On s’enthousiasmera par contre beaucoup moins pour le ‘Fight Club’ de LSD, à l’instru on ne peut plus simpliste et dont le seul intérêt apparent réside dans les d’extraits de film glissés ici et là. Le reste est hautement dispensable. James Delleck, capable de productions renversantes, s’est lui aussi malheureusement complètement oublié le temps de ‘Aère’. Les effets de synthés lancinants et le refrain à la limite du supportable le rapprochent plus de Sinclair que du producteur talentueux capable de ‘Réverbère’ ou encore ‘C’est qui ?’. On lui préférera grandement ‘PGS’ aux sons électros et où « le chevelu aux brassards de Mc » collabore avec le duo d’Hustla (réunissant Grems et le Jouage).

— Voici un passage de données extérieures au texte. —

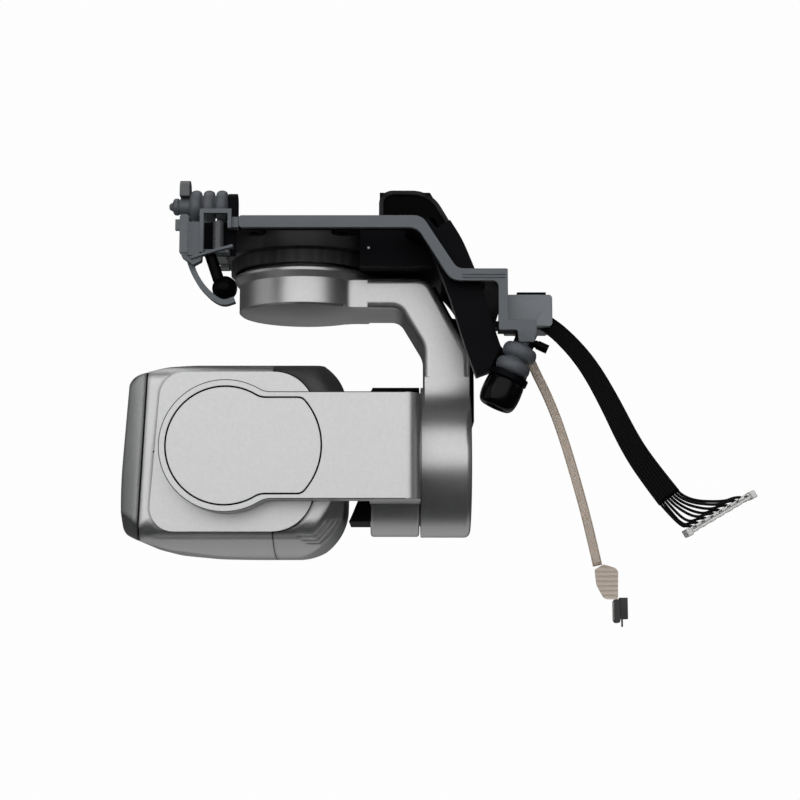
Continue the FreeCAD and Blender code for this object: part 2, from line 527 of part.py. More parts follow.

Un petit mot aussi sur le ‘Life and death’ de Paradigm, dans une lignée plus classique mais particulièrement efficace. Aussi étonnant que cela puisse paraître, ce morceau s’avère diablement apaisant. Niveau paroles, rien de marquant, un nouvel exercice de rédemption assez traditionnel. « It’s just a life we live, give it your best try, until we rest and die we all can get by« .

Tacteel signe à son tour une composition déroutante, très loin des années 1995 où il opérait en tant que DJ au sein d’ATK. Loin du relatif classicisme de cette époque dorée, il greffe lors de ce ‘Selective Approach’ plusieurs sons électroniques apparemment anodins, qui une fois réunis donnent vie à cet ensemble organique, atypique et grandiose. Débutée par un icône du Hip-Hop indépendant à savoir Bigg Jus, cette compilation s’achève (et c’est tout un symbole) par un autre icône d’une autre école indépendante. Buck 65 figure en effet parmi ces artistes créatifs, représentants d’un courant musical différent Appelez le exigeant, inventif, hors-norme ou génial, ou ne le considérez pas comme du rap, toujours-est-il que ce ‘Untitled’ (tiré de « Man Overboard ») symbolise une alternative, décalée et accessible à la fois.

En dépit de quelques petits ratés, Projet Chaos s’impose comme une bonne compilation qui bien qu’inégale ne manque pas d’innovation. La première règle d’un tel projet est justement d’en parler.